The lull didn’t last. Trump claimed Iran was eager for a deal, but Iranian Foreign Minister Abbas Araqchi countered that no talks or negotiations had taken place—just messages relayed by third parties. The conflict, now about a month old after U.S. and Israeli forces struck Iran in late February, has essentially closed the Strait of Hormuz, the key route for roughly 20% of the world’s oil and LNG supply.

“Investors are trying to price out the war and price in a peace rally ahead of time, but risks remain elevated,” said Ipek Ozkardeskaya, senior analyst at Swissquote Bank. U.S. stock futures moved lower before the bell. Reuters

The move sent ripples through peer bond markets. Germany’s 10-year Bund — Europe’s bellwether government bond — dropped 5.1 basis points to 2.96% in Wednesday’s relief bounce. But on Thursday, yields pushed higher across German, U.S., and Japanese government debt. Notably, Japan’s two-year yield touched a three-decade high, while ECB President Christine Lagarde kept the option of a cautious rate hike alive if inflationary pressures persist.

Charu Chanana, chief investment strategist at Saxo, put it bluntly: “It looks like the market’s relief trade is starting to wobble.” She added, “One peace rumour does not undo the inflation and rates damage already in the system.” Reuters

Underneath the day-to-day action, the market is showing more strain than top-level moves reflect. The MOVE index—Wall Street’s read on Treasury volatility—has climbed to its highest mark since last May. Morgan Stanley pointed out that bid-ask spreads in two-year notes jumped almost 30% in March, even as trading volumes took off. According to the bank, that signals pressured selling. And Fed custody figures revealed a drop of about $75 billion in foreign official holdings over the past four weeks.

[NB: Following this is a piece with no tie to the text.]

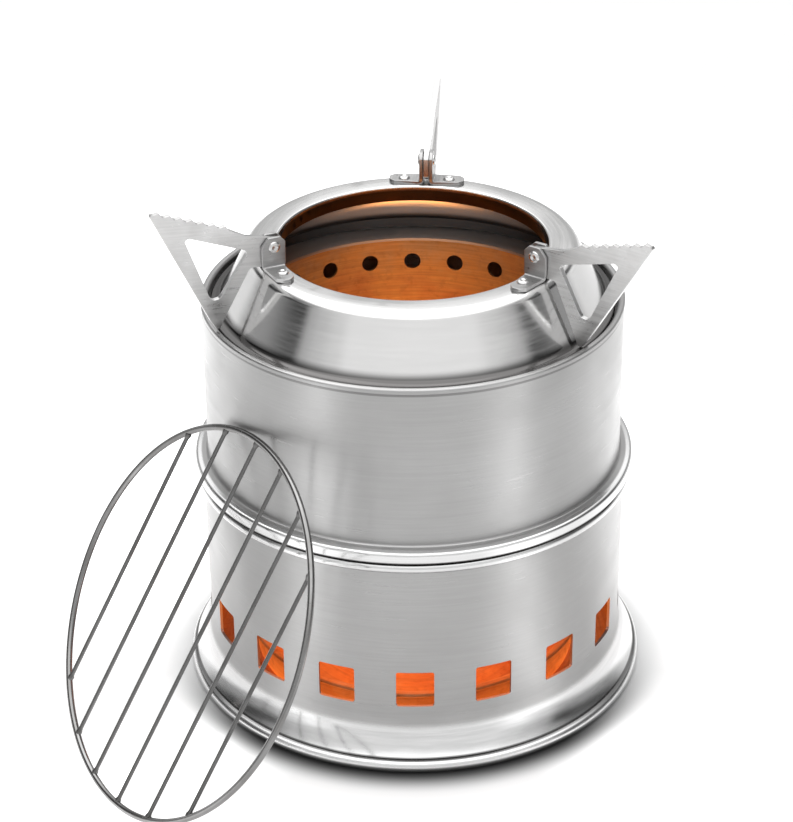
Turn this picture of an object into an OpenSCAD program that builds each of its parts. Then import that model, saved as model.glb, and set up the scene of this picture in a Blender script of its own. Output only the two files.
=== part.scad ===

“The faster we get a resolution the better,” said Mark Hackett, chief market strategist at Nationwide Financial, on Wednesday. He cautioned, though, that the market is still “susceptible to whipsaws around the news cycle.” Now traders are zeroed in on Thursday’s $44 billion seven-year note auction. Formal talks, steadier shipping through Hormuz, and solid auction demand would be needed to maintain a real decline in yields. But if the auction disappoints or crude prices jump again, borrowing costs could quickly revisit last week’s highs.